— Begin —

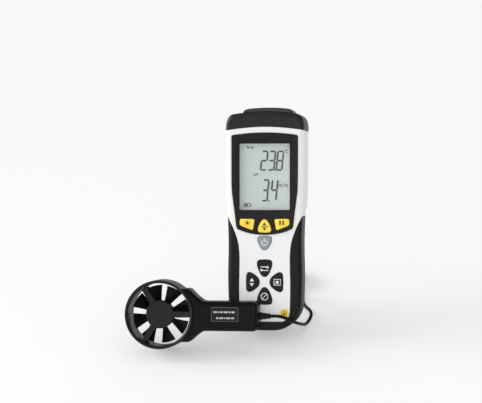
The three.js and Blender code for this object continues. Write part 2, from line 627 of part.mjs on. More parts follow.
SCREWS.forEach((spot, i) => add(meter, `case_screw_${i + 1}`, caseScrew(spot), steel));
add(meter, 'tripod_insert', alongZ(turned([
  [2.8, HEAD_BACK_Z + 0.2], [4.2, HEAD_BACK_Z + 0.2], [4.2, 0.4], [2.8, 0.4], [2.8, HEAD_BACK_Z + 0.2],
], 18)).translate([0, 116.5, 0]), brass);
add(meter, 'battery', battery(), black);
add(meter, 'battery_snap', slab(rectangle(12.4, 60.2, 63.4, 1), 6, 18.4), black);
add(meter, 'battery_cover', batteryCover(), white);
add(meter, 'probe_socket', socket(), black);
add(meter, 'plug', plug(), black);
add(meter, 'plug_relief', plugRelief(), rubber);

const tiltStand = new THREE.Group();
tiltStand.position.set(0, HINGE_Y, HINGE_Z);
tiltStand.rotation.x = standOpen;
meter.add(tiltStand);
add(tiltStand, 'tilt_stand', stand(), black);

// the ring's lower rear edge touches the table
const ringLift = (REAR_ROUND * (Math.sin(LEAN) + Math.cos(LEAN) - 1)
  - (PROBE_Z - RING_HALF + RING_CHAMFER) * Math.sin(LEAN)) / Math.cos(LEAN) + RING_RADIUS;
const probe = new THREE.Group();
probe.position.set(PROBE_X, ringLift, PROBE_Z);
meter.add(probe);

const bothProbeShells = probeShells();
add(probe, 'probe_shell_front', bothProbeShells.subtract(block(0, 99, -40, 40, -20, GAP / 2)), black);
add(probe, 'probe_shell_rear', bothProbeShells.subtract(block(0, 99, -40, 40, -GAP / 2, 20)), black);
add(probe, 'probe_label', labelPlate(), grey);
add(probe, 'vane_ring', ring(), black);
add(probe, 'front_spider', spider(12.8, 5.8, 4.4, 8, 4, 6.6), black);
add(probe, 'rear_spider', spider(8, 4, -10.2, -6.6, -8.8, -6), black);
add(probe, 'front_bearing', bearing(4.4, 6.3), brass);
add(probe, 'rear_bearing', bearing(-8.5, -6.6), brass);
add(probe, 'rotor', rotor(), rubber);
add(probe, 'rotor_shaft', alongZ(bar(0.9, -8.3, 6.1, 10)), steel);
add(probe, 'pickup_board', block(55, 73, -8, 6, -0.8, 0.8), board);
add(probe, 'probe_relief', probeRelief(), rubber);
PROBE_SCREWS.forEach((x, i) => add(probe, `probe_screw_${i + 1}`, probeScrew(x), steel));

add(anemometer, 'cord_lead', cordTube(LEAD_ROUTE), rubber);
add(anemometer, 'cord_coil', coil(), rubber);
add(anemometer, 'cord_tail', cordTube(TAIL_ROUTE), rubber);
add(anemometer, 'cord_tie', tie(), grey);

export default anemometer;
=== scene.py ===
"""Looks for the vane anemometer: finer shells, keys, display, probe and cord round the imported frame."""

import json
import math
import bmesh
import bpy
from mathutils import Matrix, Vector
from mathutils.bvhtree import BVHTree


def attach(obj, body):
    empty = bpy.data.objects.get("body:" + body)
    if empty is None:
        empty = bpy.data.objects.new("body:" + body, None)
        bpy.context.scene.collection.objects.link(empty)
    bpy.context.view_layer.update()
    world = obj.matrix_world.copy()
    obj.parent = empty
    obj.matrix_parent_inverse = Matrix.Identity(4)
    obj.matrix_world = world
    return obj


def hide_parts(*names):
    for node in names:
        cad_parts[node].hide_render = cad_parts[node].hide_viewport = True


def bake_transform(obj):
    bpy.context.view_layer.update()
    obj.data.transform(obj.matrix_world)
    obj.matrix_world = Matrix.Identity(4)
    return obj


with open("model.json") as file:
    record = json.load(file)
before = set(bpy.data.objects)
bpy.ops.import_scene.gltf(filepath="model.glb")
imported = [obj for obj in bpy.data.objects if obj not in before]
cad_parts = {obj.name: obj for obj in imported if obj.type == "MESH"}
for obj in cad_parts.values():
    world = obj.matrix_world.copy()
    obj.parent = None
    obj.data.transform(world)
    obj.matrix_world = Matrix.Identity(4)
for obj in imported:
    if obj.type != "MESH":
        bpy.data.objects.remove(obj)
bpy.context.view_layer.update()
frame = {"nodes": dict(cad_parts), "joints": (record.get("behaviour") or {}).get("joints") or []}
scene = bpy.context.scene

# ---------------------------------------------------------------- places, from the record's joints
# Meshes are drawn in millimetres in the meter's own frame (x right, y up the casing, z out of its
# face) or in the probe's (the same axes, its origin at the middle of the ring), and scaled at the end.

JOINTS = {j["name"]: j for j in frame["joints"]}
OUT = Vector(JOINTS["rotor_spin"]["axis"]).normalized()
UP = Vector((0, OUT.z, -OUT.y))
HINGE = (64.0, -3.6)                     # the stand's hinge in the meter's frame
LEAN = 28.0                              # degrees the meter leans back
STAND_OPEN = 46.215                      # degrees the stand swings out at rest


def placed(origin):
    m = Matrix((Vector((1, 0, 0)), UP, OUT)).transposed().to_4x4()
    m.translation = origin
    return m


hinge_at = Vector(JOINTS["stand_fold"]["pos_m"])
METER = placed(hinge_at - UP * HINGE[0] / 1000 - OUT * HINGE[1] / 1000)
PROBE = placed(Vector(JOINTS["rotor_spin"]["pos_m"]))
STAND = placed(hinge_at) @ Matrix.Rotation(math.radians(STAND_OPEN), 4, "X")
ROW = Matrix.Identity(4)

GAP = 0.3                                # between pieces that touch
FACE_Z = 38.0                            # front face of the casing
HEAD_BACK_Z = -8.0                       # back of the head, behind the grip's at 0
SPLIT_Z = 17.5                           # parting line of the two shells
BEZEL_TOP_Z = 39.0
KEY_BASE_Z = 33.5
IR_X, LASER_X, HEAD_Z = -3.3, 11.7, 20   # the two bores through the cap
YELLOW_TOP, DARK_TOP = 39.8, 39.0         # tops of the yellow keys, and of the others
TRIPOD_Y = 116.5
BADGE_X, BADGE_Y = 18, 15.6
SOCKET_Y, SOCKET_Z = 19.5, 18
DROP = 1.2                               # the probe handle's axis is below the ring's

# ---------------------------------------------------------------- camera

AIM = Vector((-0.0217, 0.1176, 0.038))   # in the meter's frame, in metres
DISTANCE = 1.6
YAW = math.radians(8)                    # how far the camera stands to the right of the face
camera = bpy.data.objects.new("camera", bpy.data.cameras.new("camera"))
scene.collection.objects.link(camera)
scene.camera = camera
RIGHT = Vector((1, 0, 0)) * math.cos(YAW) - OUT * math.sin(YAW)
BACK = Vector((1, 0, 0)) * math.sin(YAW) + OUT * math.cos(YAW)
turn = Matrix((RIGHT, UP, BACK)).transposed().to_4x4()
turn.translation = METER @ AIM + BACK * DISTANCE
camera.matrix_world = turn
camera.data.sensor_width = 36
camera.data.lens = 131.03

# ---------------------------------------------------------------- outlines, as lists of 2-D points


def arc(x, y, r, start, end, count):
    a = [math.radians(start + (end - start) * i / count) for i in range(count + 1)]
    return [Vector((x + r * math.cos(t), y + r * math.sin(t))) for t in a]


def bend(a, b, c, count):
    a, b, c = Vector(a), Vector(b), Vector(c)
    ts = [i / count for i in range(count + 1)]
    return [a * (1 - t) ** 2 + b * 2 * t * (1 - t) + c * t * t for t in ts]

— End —
— Begin —

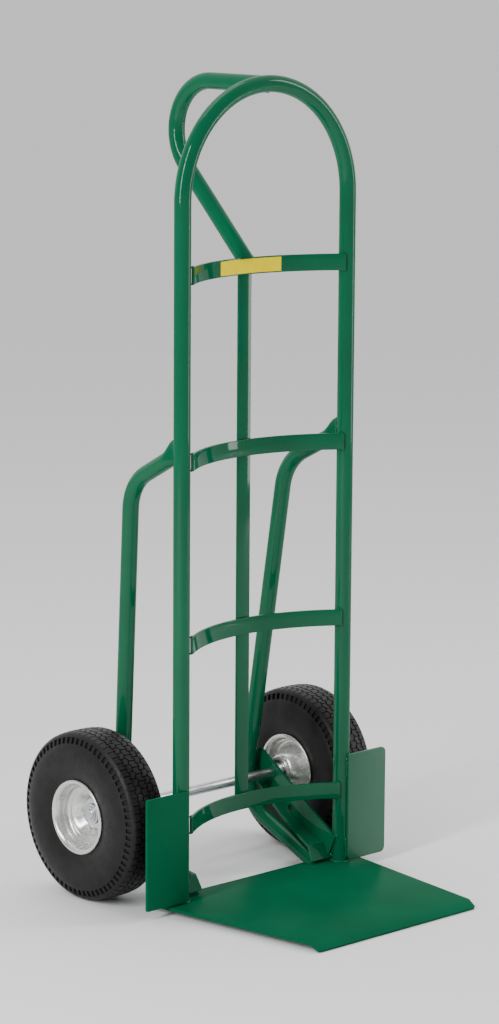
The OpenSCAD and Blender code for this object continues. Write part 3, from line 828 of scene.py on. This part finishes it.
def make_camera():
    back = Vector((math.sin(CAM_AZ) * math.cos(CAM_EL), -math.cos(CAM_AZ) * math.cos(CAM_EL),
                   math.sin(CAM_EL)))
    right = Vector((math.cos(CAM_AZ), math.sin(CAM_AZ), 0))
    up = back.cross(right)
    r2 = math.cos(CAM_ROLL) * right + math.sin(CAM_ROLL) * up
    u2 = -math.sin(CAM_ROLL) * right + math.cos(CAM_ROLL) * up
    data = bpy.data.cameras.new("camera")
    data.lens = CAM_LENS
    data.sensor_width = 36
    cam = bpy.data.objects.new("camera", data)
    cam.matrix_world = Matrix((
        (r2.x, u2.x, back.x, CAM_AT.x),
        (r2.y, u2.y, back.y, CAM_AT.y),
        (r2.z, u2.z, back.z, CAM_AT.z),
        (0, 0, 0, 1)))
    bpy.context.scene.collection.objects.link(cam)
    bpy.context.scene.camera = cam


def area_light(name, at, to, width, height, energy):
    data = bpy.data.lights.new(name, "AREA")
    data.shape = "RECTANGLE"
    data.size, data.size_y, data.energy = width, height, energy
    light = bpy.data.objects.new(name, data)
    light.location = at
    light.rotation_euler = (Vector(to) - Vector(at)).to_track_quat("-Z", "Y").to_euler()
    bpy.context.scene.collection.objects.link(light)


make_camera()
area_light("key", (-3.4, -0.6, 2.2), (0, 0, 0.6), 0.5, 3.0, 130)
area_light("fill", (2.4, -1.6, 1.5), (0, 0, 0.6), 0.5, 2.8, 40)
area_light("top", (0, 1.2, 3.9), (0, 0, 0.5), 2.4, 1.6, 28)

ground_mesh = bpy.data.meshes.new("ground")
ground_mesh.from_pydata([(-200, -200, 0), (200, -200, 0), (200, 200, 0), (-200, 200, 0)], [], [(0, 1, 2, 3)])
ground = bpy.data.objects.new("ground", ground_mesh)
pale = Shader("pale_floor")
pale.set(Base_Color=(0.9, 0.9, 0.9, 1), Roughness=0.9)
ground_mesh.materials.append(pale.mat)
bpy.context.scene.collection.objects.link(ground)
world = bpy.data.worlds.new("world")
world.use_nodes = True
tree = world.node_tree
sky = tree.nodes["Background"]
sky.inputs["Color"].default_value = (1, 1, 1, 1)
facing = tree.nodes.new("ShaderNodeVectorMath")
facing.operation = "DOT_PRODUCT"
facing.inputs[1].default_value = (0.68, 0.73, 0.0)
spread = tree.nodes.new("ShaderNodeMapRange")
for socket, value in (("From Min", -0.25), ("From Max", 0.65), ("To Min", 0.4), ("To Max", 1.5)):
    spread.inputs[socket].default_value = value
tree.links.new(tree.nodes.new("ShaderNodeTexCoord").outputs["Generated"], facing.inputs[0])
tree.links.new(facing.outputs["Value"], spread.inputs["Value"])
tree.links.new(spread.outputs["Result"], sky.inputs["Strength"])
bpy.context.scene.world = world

— End —
— Begin —

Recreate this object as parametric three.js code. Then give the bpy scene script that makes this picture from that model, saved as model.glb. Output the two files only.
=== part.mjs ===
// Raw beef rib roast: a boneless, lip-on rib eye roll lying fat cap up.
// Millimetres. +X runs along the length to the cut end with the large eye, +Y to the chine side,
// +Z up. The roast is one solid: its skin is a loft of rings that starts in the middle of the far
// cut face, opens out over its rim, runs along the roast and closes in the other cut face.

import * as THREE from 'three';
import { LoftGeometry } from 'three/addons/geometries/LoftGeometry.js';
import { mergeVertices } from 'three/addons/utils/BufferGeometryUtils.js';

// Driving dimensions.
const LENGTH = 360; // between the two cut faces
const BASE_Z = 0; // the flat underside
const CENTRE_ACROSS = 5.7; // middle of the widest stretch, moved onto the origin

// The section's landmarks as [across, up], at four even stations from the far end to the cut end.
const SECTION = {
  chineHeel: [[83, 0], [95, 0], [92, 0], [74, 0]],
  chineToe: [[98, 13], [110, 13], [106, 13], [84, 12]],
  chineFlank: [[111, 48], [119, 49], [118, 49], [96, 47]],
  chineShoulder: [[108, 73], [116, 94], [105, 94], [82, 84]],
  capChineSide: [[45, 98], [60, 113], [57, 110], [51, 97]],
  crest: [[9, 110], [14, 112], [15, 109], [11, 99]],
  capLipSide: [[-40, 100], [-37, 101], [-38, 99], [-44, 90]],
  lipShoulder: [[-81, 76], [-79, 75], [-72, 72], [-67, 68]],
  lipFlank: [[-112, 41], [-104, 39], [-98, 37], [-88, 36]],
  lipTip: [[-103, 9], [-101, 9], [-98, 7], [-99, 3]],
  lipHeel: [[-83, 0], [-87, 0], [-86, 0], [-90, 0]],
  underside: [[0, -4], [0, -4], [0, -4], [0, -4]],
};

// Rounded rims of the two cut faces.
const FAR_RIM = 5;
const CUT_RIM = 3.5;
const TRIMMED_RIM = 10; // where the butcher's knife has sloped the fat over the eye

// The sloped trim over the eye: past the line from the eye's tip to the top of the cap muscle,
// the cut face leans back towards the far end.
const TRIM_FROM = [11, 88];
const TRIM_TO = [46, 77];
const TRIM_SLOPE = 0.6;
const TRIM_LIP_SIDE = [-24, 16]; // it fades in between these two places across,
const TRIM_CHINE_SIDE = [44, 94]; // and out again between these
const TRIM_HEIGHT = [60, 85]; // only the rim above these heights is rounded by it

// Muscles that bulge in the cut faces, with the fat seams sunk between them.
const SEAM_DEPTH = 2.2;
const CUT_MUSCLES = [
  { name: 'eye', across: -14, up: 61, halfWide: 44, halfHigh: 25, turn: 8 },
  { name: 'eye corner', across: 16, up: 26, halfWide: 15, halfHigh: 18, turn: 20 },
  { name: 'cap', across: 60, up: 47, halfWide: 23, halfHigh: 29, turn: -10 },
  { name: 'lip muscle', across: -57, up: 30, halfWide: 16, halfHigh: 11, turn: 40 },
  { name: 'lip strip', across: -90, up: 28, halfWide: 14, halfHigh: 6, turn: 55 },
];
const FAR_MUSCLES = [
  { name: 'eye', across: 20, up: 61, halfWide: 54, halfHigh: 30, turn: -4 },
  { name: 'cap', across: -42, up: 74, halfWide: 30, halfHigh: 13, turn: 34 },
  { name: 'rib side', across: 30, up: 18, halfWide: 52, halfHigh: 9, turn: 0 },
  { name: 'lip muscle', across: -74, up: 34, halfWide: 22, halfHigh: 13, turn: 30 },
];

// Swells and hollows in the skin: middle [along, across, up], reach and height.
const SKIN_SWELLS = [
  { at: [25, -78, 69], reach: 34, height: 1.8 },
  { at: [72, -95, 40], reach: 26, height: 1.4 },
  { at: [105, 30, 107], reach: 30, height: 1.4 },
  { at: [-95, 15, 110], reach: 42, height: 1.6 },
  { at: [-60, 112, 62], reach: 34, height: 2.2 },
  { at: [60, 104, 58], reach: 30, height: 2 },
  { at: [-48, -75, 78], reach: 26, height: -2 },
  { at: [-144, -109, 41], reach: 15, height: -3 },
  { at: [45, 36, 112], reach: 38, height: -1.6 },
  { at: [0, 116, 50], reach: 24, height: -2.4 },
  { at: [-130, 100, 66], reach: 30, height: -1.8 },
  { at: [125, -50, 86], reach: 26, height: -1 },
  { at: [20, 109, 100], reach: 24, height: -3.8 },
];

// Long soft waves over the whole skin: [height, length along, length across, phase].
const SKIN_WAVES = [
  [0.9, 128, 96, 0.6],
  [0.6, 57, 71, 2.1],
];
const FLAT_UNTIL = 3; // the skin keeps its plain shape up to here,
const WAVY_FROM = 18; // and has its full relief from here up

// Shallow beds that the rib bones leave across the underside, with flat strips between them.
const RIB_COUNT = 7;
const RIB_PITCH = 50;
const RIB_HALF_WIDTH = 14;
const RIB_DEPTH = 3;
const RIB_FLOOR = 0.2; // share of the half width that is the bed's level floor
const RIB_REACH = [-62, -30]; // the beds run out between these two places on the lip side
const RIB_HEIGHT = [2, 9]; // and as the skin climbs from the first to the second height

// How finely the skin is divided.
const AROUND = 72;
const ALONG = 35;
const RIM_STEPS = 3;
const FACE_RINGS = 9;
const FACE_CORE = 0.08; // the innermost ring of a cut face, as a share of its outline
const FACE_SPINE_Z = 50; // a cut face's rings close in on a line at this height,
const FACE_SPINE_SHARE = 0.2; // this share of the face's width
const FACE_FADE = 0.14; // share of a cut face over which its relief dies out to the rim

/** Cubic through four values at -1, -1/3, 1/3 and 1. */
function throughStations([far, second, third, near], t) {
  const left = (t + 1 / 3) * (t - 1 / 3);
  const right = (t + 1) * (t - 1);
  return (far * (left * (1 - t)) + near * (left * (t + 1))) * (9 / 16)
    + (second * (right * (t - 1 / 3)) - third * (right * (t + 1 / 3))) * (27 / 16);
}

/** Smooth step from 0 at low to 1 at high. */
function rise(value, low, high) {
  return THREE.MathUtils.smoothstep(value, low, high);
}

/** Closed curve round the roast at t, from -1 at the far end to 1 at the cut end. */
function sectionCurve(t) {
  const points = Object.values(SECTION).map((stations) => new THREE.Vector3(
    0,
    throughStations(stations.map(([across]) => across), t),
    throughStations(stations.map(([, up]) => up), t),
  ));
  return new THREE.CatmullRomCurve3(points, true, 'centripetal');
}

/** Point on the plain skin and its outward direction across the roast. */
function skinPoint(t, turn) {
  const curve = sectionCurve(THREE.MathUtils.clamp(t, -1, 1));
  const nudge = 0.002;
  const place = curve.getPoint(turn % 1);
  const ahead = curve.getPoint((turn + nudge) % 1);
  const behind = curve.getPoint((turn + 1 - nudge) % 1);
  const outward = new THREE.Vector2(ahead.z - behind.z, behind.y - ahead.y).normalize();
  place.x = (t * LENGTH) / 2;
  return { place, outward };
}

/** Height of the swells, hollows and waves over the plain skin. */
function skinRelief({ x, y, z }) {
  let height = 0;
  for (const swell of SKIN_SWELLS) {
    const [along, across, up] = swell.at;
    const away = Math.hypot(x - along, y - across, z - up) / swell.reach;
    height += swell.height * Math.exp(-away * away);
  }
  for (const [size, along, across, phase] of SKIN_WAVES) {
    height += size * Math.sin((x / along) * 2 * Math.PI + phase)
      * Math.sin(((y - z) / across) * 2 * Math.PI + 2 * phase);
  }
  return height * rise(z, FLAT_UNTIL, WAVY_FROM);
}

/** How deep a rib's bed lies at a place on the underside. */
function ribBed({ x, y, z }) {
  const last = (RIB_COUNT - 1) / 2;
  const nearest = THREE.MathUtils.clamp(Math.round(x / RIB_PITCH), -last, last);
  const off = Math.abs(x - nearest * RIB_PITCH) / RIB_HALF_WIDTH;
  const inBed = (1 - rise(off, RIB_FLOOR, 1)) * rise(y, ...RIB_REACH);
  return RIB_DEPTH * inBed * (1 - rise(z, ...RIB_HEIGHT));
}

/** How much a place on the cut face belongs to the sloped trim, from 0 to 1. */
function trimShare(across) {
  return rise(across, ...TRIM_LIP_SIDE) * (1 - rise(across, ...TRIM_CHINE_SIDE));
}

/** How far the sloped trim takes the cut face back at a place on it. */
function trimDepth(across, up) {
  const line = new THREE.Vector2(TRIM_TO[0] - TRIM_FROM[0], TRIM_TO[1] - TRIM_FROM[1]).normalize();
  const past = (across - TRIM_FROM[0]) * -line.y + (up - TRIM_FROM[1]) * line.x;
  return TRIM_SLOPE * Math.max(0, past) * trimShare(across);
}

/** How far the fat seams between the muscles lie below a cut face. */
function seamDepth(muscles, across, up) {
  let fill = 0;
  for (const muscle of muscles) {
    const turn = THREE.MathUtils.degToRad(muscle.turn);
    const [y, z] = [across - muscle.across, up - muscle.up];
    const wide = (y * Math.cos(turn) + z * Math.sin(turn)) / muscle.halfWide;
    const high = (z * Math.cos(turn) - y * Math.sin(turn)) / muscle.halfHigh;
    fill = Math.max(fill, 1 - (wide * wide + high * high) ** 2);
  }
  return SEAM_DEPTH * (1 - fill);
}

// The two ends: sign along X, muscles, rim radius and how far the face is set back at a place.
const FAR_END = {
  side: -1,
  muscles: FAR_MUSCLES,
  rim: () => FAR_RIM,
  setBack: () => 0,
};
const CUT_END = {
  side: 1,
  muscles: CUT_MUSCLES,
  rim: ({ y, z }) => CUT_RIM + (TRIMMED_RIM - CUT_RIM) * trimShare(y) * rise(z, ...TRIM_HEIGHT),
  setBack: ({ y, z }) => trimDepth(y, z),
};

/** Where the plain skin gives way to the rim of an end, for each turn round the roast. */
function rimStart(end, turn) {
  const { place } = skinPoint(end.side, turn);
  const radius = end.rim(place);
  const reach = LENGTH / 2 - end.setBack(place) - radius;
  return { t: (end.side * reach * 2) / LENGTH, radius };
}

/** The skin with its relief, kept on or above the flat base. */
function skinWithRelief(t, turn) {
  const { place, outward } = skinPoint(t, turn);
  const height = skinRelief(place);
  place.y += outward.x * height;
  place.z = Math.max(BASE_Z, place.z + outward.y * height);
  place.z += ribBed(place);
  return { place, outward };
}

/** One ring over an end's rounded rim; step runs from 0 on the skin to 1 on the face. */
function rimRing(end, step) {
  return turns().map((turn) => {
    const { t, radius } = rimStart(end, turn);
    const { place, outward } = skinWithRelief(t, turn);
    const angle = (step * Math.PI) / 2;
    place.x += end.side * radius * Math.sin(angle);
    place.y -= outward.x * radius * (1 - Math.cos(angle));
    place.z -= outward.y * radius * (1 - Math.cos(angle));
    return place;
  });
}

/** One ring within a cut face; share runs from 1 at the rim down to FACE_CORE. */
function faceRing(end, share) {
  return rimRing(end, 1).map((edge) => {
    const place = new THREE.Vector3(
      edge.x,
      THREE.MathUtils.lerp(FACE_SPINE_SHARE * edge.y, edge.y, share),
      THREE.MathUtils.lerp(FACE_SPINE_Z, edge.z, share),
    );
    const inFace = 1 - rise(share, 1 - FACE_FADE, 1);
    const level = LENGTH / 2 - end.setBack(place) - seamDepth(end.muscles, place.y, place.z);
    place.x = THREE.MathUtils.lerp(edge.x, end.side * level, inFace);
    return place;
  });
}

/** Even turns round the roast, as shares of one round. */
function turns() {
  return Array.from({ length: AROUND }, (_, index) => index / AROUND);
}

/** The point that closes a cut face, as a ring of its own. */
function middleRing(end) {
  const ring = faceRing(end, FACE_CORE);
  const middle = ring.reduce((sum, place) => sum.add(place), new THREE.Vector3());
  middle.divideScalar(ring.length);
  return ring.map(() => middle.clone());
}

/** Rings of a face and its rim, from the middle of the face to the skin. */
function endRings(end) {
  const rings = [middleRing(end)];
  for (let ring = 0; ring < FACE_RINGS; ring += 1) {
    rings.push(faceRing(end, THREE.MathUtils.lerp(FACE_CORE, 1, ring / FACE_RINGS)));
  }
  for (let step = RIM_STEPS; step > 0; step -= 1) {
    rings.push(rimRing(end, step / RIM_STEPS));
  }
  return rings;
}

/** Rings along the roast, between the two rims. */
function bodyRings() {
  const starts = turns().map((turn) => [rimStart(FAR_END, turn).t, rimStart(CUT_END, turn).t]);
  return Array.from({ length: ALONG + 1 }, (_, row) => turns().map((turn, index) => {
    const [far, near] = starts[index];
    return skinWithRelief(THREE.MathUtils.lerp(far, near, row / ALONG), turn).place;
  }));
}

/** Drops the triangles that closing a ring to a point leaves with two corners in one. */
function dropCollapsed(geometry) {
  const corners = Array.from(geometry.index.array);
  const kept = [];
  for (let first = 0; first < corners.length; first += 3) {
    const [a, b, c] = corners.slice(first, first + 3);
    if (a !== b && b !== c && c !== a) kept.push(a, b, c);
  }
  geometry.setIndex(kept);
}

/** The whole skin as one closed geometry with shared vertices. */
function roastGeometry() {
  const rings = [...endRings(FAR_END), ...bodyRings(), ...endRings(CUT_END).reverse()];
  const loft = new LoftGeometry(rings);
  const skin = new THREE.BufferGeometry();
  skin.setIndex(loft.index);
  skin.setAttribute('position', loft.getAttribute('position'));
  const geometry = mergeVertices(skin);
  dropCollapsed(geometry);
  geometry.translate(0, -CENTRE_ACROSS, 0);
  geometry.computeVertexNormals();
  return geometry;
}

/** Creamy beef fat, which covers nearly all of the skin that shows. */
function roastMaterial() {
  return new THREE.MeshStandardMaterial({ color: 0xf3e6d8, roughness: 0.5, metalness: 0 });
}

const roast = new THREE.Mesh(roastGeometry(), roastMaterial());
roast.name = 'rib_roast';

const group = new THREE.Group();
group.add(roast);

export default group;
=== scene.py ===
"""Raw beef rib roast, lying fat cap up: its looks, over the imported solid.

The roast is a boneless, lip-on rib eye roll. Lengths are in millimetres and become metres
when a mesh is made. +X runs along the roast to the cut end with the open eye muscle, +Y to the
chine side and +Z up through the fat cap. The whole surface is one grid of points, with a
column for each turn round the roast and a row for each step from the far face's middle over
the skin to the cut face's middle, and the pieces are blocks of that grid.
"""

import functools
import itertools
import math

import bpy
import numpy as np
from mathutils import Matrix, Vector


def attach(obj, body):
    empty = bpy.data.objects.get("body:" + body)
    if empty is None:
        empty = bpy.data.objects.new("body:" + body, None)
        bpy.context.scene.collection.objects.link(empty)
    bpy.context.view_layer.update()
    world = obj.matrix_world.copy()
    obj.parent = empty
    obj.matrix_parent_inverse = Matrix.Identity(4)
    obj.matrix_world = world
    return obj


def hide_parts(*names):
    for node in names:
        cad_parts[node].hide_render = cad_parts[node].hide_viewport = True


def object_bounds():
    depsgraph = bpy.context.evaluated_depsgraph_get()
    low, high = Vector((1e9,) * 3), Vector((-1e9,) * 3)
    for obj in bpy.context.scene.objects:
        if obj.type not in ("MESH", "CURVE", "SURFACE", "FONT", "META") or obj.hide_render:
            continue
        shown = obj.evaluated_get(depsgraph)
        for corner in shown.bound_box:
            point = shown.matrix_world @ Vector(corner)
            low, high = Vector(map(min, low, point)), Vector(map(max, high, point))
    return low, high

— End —

* _TASK TO CARRY OUT_
What do the lines above say from the one containing "The three.js and" down to the one containing "add(tiltStand, 'tilt_stand', stand(), black);"? Return them exactly, both end lines included, and only them.

* _ANSWER TO THIS EXERCISE_
The three.js and Blender code for this object continues. Write part 2, from line 627 of part.mjs on. More parts follow.
SCREWS.forEach((spot, i) => add(meter, `case_screw_${i + 1}`, caseScrew(spot), steel));
add(meter, 'tripod_insert', alongZ(turned([
  [2.8, HEAD_BACK_Z + 0.2], [4.2, HEAD_BACK_Z + 0.2], [4.2, 0.4], [2.8, 0.4], [2.8, HEAD_BACK_Z + 0.2],
], 18)).translate([0, 116.5, 0]), brass);
add(meter, 'battery', battery(), black);
add(meter, 'battery_snap', slab(rectangle(12.4, 60.2, 63.4, 1), 6, 18.4), black);
add(meter, 'battery_cover', batteryCover(), white);
add(meter, 'probe_socket', socket(), black);
add(meter, 'plug', plug(), black);
add(meter, 'plug_relief', plugRelief(), rubber);

const tiltStand = new THREE.Group();
tiltStand.position.set(0, HINGE_Y, HINGE_Z);
tiltStand.rotation.x = standOpen;
meter.add(tiltStand);
add(tiltStand, 'tilt_stand', stand(), black);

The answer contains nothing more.